I ride the Ti version of this - this is their steel one which is more reasonably priced - I run it with 50c tyres on mtb rims.  I do ride a lot of nice gravel but I also go through some pretty technical rocky stuff and descents - I have limited skills and this goes pretty much everywhere - it does take 650b wheels so you can really beef it up.  I nearly went this route but found the 50c on the Lauf fork a better all round option.

on the tar it’s super comfy and by no means slow 

that said one bike to cover everything involves compromise and enjoying the challenges where you machine isn’t ideal 

My bike handling skills are so much better because of this bike, I’ve gone from extremely crap to ordinary 

so while I am punting a curve because that’s what I have, I’d just say that an adaptable gravel bike with the right attitude is the best holiday bike 

C6CB2504-C443-4593-8B34-0229565E032B.jpeg

Posted (edited)
26 minutes ago, Wayne pudding Mol said:

I ride the Ti version of this - this is their steel one which is more reasonably priced - I run it with 50c tyres on mtb rims.  I do ride a lot of nice gravel but I also go through some pretty technical rocky stuff and descents - I have limited skills and this goes pretty much everywhere - it does take 650b wheels so you can really beef it up.  I nearly went this route but found the 50c on the Lauf fork a better all round option.

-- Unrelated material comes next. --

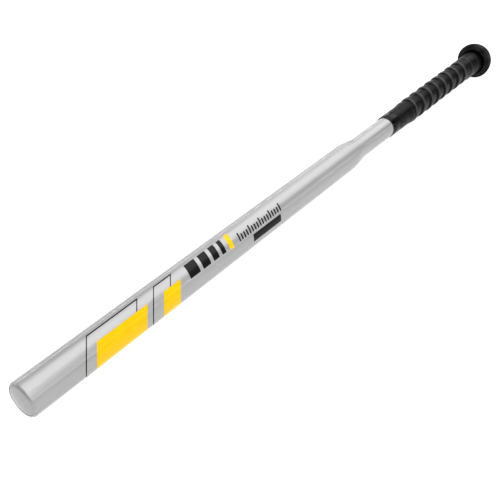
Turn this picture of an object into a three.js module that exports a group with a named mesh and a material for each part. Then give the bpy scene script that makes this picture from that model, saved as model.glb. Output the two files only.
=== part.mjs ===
// Swing trainer stick: a slim bat-shaped practice stick in swaged aluminium tube,
// with a pressed-in end cap, a wrapped handle and a screwed-on rubber knob.
//
// Frame: the stick's axis lies along X. The origin is the centre of the knob's flat
// end face, +X points out of that face, and the barrel runs away towards -X. +Z is up.
// All dimensions are in millimetres.
//
// Every piece is turned about the stick's axis. Its profile is a list of
// [station, radius] points, where a station is the distance from the barrel's tip.
// A profile runs up the outside towards the knob and comes back down the inside.

import * as THREE from 'three';

// ---- driving dimensions --------------------------------------------------------

const totalLength = 812.8; // 32 in over everything
const segments = 48; // facets round every turned piece
const fitGap = 0.15; // glue line or press-fit clearance between nested pieces

const barrelRadius = 15.875; // 1 1/4 in tube
const barrelWall = 1.6;
const handleRadius = 12.4;
const handleWall = 1.8; // the wall thickens where the tube is swaged down
const lipStation = 1.0; // front of the rolled lip round the end cap
const lipRadius = 3.2; // outer bend radius of that lip
const lipBend = THREE.MathUtils.degToRad(76); // how far the lip is rolled in
const swageStart = 449;
const swageEnd = 487;
const tubeEnd = 800.6; // the tube stops inside the knob

const capDome = 1.3; // how far the cap's face bulges
const capShoulder = 5.0; // station where the cap's shoulder stops against the lip
const capDepth = 17.0;
const capWall = 2.0;
const foamLength = 45.0;

const tapeStart = 543.5; // front edge of the finishing tape
const tapeEnd = 558.5;
const tapeThickness = 0.4;
const wrapStart = 547; // the wrap starts under the finishing tape
const wrapFeather = 0.4; // thickness of its skived start
const wrapEnd = 790.2;
const wrapThinRadius = 13.2; // its first turn lies flat on the handle
const wrapThinEnd = 580;
const wrapFullStart = 602; // from here on its turns overlap
const wrapRadius = 14.8; // over the crests of those overlaps
const wrapFlareStart = 735;
const wrapFlareRadius = 15.3; // its last turns ride up towards the knob

const knobRadius = 23.8; // 1 7/8 in across
const knobNeckRadius = 13.9;
const knobNeckStation = 791.4;
const knobWidest = 796.0; // station of its largest diameter
const knobFaceRadius = 11.0; // flat end face
const knobShoulder = { axial: 2.6, radial: 3.4 }; // rounding in front of the widest plane
const knobSeat = 801.0; // bottom of the bore that takes the tube
const knobWebEnd = 806.0; // far side of the web that the screw clamps

const screwHoleRadius = 2.6; // clearance hole through the web
const screwRadius = 2.0;
const screwTip = 782;
const screwHead = { radius: 4.6, height: 2.9, socketRadius: 1.9, socketDepth: 1.7 };
const washer = { radius: 7.2, thickness: 1.2 };
const recessRadius = 8.0; // recess for the washer and the screw's head
const coverRadius = 9.0;
const coverThickness = 1.4;

const plugStart = 772; // the insert that the knob's screw bites into
const plugEnd = 800.3;

// ---- profile helpers -----------------------------------------------------------

// Points of a quarter turn or less of an ellipse. Angle 0 points towards the knob
// and a quarter turn points outwards.
function arc(centre, axial, radial, from, to, steps) {
  const points = [];
  for (let i = 0; i <= steps; i += 1) {
    const angle = from + ((to - from) * i) / steps;
    points.push([centre[0] + axial * Math.cos(angle), centre[1] + radial * Math.sin(angle)]);
  }
  return points;
}

// A smooth S-shaped change of radius between two stations, without its end points.
function swage(from, to, steps) {
  const points = [];
  for (let i = 1; i < steps; i += 1) {
    const blend = (1 - Math.cos((Math.PI * i) / steps)) / 2;
    const station = from[0] + ((to[0] - from[0]) * i) / steps;
    points.push([station, from[1] + (to[1] - from[1]) * blend]);
  }
  return points;
}

// Closes a profile on itself, for a piece with a hole along the axis.
function ring(points) {
  return [...points, points[0]];
}

const quarter = Math.PI / 2;

// ---- materials -----------------------------------------------------------------

function material(color, roughness, metalness) {
  return new THREE.MeshStandardMaterial({ color, roughness, metalness });
}

const silver = material(0xb9bbbd, 0.32, 0.85);
const silverPlastic = material(0xb4b6b8, 0.38, 0.3);
const foam = material(0x3b3b3d, 0.95, 0);
const nylon = material(0xd9d6cc, 0.6, 0);
const tapeVinyl = material(0x161617, 0.22, 0);
const wrapLeather = material(0x232323, 0.55, 0);
const knobRubber = material(0x1d1d1e, 0.75, 0);
const zincSteel = material(0xa9abae, 0.35, 1);
const coverPlastic = material(0x29292b, 0.5, 0);

// Turns a profile about the stick's axis and places it on the X axis.
function turned(name, profile, finish) {
  const points = profile.map(([station, radius]) => new THREE.Vector2(radius, station));
  const geometry = new THREE.LatheGeometry(points, segments);
  geometry.rotateZ(-quarter);
  const mesh = new THREE.Mesh(geometry, finish);
  mesh.name = name;
  mesh.position.x = -totalLength;
  return mesh;
}

// ---- the barrel end ------------------------------------------------------------

const barrelBore = barrelRadius - barrelWall;
const handleBore = handleRadius - handleWall;
const lipCentre = [lipStation + lipRadius, barrelRadius - lipRadius];

// One tube: rolled lip, barrel, swage and handle, open at both ends.
function barrelTube() {
  const lipFrom = quarter + lipBend;
  return turned('barrel_tube', ring([
    ...arc(lipCentre, lipRadius, lipRadius, lipFrom, quarter, 6),
    [swageStart, barrelRadius],
    ...swage([swageStart, barrelRadius], [swageEnd, handleRadius], 10),
    [swageEnd, handleRadius],
    [tubeEnd, handleRadius],
    [tubeEnd, handleBore],
    [swageEnd, handleBore],
    ...swage([swageEnd, handleBore], [swageStart, barrelBore], 10),
    [swageStart, barrelBore],
    ...arc(lipCentre, lipRadius - barrelWall, lipRadius - barrelWall, quarter, lipFrom, 4),
  ]), silver);
}

// A moulded cup: its domed face fills the lip, its shoulder sits behind the lip.
function barrelEndCap() {
  const lipEdge = lipCentre[1] + (lipRadius - barrelWall) * Math.cos(lipBend);
  const faceRadius = lipEdge - fitGap;
  const skirtRadius = barrelBore - fitGap;
  const domeRadius = (faceRadius ** 2 + capDome ** 2) / (2 * capDome);
  const domeAngle = Math.asin(faceRadius / domeRadius);
  const dome = arc([domeRadius, 0], domeRadius, domeRadius, Math.PI, Math.PI - domeAngle, 6);
  dome[0][1] = 0;
  return turned('barrel_end_cap', [
    ...dome,
    [capShoulder - (skirtRadius - faceRadius), faceRadius],
    [capShoulder, skirtRadius],
    [capDepth, skirtRadius],
    [capDepth, skirtRadius - capWall],
    [capShoulder, skirtRadius - capWall],
    [capShoulder, 0],
  ], silverPlastic);
}

// Foam that keeps the open tube from ringing, pushed in before the cap.
function dampingPlug() {
  const radius = barrelBore - fitGap;
  const chamfer = 1.0;
  const start = capDepth + 2 * fitGap;
  const end = start + foamLength;
  return turned('damping_plug', [
    [start, 0],
    [start, radius - chamfer],
    [start + chamfer, radius],
    [end - chamfer, radius],
    [end, radius - chamfer],
    [end, 0],
  ], foam);
}

// ---- the handle ----------------------------------------------------------------

// The cushioned wrap, as one sleeve over the crests of its spiral overlaps.
function gripWrap() {
  const inside = handleRadius + fitGap;
  const underTape = inside + wrapFeather;
  const endRound = 1.2;
  return turned('grip_wrap', ring([
    [wrapStart, inside],
    [wrapStart, underTape],
    [tapeEnd + fitGap, underTape],
    [tapeEnd + 2, wrapThinRadius],
    [wrapThinEnd, wrapThinRadius],
    ...swage([wrapThinEnd, wrapThinRadius], [wrapFullStart, wrapRadius], 5),
    [wrapFullStart, wrapRadius],
    [wrapFlareStart, wrapRadius],
    ...swage([wrapFlareStart, wrapRadius], [wrapEnd - 12, wrapFlareRadius], 5),
    ...arc([wrapEnd - endRound, wrapFlareRadius - endRound], endRound, endRound, quarter, 0, 4),
    [wrapEnd, inside],
  ]), wrapLeather);
}

// Vinyl tape wound over the wrap's start, ending on the bare tube.
function finishingTape() {
  const onTube = handleRadius + fitGap;
  const onWrap = onTube + wrapFeather + fitGap;
  return turned('finishing_tape', ring([
    [tapeStart, onTube],
    [tapeStart, onTube + tapeThickness],
    [wrapStart - 1.2, onTube + tapeThickness],
    [wrapStart, onWrap + tapeThickness],
    [tapeEnd, onWrap + tapeThickness],
    [tapeEnd, onWrap],
    [wrapStart - fitGap, onWrap],
    [wrapStart - 2 * fitGap, onTube],
  ]), tapeVinyl);
}

// ---- the knob and what holds it ------------------------------------------------

// A moulded knob that slips over the tube: bore, clamping web and screw recess.
function knob() {
  const bore = handleRadius + fitGap;
  const shoulderCentre = [knobWidest, knobRadius - knobShoulder.radial];
  const backRadial = knobRadius - knobFaceRadius;
  const backAxial = totalLength - knobWidest;
  const coverSeat = totalLength - coverThickness - fitGap;
  return turned('knob', ring([
    [knobNeckStation, bore],
    [knobNeckStation, knobNeckRadius],
    ...arc(shoulderCentre, knobShoulder.axial, knobShoulder.radial, Math.PI, quarter, 5),
    ...arc([knobWidest, knobFaceRadius], backAxial, backRadial, quarter, 0, 9).slice(1),
    [totalLength, coverRadius + fitGap],
    [coverSeat, coverRadius + fitGap],
    [coverSeat, recessRadius],
    [knobWebEnd, recessRadius],
    [knobWebEnd, screwHoleRadius],
    [knobSeat, screwHoleRadius],
    [knobSeat, bore],
  ]), knobRubber);
}

// A nylon insert driven into the tube's end, with a pilot hole for the screw.
function handlePlug() {
  const radius = handleBore - fitGap;
  const pilot = screwRadius + fitGap;
  const chamfer = 0.8;
  return turned('handle_plug', ring([
    [plugStart, pilot],
    [plugStart, radius - chamfer],
    [plugStart + chamfer, radius],
    [plugEnd, radius],
    [plugEnd, pilot],
  ]), nylon);
}

function knobWasher() {
  const start = knobWebEnd + fitGap;
  const end = start + washer.thickness;
  const hole = screwRadius + fitGap;
  return turned('knob_washer', ring([
    [start, hole],
    [start, washer.radius],
    [end, washer.radius],
    [end, hole],
  ]), zincSteel);
}

// A round-headed screw; its drive socket opens towards the knob's end.
function knobScrew() {
  const seat = knobWebEnd + washer.thickness + 2 * fitGap;
  const top = seat + screwHead.height;
  const rounding = 1.4;
  return turned('knob_screw', [
    [screwTip, 0],
    [screwTip + screwRadius, screwRadius],
    [seat, screwRadius],
    [seat, screwHead.radius],
    [top - rounding, screwHead.radius],
    ...arc([top - rounding, screwHead.radius - rounding], rounding, rounding, quarter, 0, 4).slice(1),
    [top, screwHead.socketRadius],
    [top - screwHead.socketDepth, screwHead.socketRadius],
    [top - screwHead.socketDepth, 0],
  ], zincSteel);
}

// A plain disc pressed in flush, hiding the screw.
function knobEndCover() {
  const start = totalLength - coverThickness;
  return turned('knob_end_cover', [
    [start, 0],
    [start, coverRadius],
    [totalLength, coverRadius],
    [totalLength, 0],
  ], coverPlastic);
}

// ---- the stick -----------------------------------------------------------------

const stick = new THREE.Group();
stick.add(barrelTube(), barrelEndCap(), dampingPlug());
stick.add(gripWrap(), finishingTape());
stick.add(knob(), handlePlug(), knobWasher(), knobScrew(), knobEndCover());

export default stick;
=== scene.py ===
"""The looks of the swing trainer stick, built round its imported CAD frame.

The stick lies along X. The barrel's tip is at the low end and the knob at the high end.
Places along it are stations: metres from the barrel's tip. Places round it are angles
measured from straight up (+Z) towards the printed side (-Y).
"""

import math

import bpy
import numpy as np
from mathutils import Matrix, Vector


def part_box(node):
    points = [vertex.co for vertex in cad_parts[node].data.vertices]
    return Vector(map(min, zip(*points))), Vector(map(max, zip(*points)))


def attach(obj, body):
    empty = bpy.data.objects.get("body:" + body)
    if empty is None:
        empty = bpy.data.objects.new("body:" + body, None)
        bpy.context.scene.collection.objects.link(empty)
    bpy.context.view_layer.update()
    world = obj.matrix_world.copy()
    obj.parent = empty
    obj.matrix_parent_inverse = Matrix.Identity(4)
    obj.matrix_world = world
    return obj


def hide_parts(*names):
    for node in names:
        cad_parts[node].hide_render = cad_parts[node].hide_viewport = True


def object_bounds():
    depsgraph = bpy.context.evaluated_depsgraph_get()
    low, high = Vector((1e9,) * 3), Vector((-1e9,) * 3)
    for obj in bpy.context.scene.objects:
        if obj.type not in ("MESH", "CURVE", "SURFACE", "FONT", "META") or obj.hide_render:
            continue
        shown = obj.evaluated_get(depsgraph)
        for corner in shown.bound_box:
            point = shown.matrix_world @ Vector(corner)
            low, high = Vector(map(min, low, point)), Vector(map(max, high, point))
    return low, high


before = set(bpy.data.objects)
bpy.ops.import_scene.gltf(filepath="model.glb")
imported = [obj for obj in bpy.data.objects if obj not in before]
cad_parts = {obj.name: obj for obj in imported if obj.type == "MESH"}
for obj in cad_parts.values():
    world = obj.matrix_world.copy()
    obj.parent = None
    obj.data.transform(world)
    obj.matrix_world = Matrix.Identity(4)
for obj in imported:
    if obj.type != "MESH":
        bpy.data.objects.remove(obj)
cad_low, cad_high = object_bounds()

MM = 0.001
SEGMENTS = 192  # facets round a turned piece
SHARP_ANGLE = math.radians(38)  # edges that turn by more than this stay crisp

# ---- sizes, as on the CAD model -------------------------------------------------

TIP_X = cad_low.x
BARREL_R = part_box("barrel_tube")[1].z
HANDLE_R = 12.4 * MM
BARREL_WALL = 1.6 * MM
HANDLE_WALL = 1.8 * MM
GAP = 0.15 * MM
LIP_R = 3.2 * MM  # outer bend radius of the tube's rolled mouth
LIP_STATION = 1.0 * MM
LIP_BEND = math.radians(76)
SWAGE = (449 * MM, 487 * MM)
CAP_DOME = 1.3 * MM
CAP_SHOULDER = 5.0 * MM  # behind the dome's top
CAP_WALL = 2.0 * MM
KNOB_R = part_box("knob")[1].z
KNOB_WIDEST = 796.0 * MM
KNOB_NECK_R = 13.9 * MM
KNOB_FACE_R = 11.0 * MM
KNOB_SHOULDER = (2.6 * MM, 3.4 * MM)  # rounding in front of the widest plane: along X, and outwards
KNOB_SEAT = 801 * MM  # bottom of the bore that takes the tube
KNOB_WEB_END = 806 * MM
RECESS_R = 8.0 * MM
SCREW_HOLE_R = 2.6 * MM
COVER_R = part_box("knob_end_cover")[1].z


def at(station):
    """The X of a station."""
    return TIP_X + station


def station_of(x):
    return x - TIP_X


# ---- mesh tools -------------------------------------------------------------------


def arc(centre, axial, radial, start, end, steps):
    """Points of an elliptical arc in degrees: 0 points to the knob, 90 points outwards."""
    turns = np.radians(np.linspace(start, end, steps + 1))
    return [(centre[0] + axial * math.cos(t), centre[1] + radial * math.sin(t)) for t in turns]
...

on the tar it’s super comfy and by no means slow 

that said one bike to cover everything involves compromise and enjoying the challenges where you machine isn’t ideal 

My bike handling skills are so much better because of this bike, I’ve gone from extremely crap to ordinary 

so while I am punting a curve because that’s what I have, I’d just say that an adaptable gravel bike with the right attitude is the best holiday bike 

C6CB2504-C443-4593-8B34-0229565E032B.jpeg

Plus the steel one would make you more metal since the Ti one is the….’S-works’….of gravel bike????

Edit: amazing color that. If they made them in my size it would have been a serious contender for my new project. 
ps: to me “the one bike to rule them all” is also a comparatively low maintenance bike…so no, anything with suspension doesn't count. Well any non mechanical suspension at least. Ill draw the line at coils and leaf springs.
 

Edited by MORNE
Posted (edited)

Probably the best all round bike yet made is the Niner MCR (https://www.ninerbikes.com/products/mcr-9-rdo/). I have long been contemplating landing myself a frame. But find myself wondering if its going to do much more than my Trek Procaliber monster - and I suspect probably not. The Trek also gives one probably about the equivalent of 50mm of rear travel (11 vertical flex plus seat tube flex) but without a shock. And I can fit proper fast MTB tyres for when the occasion requires it. But the MCR is probably a faster pedalling bike on gravel because of geometry.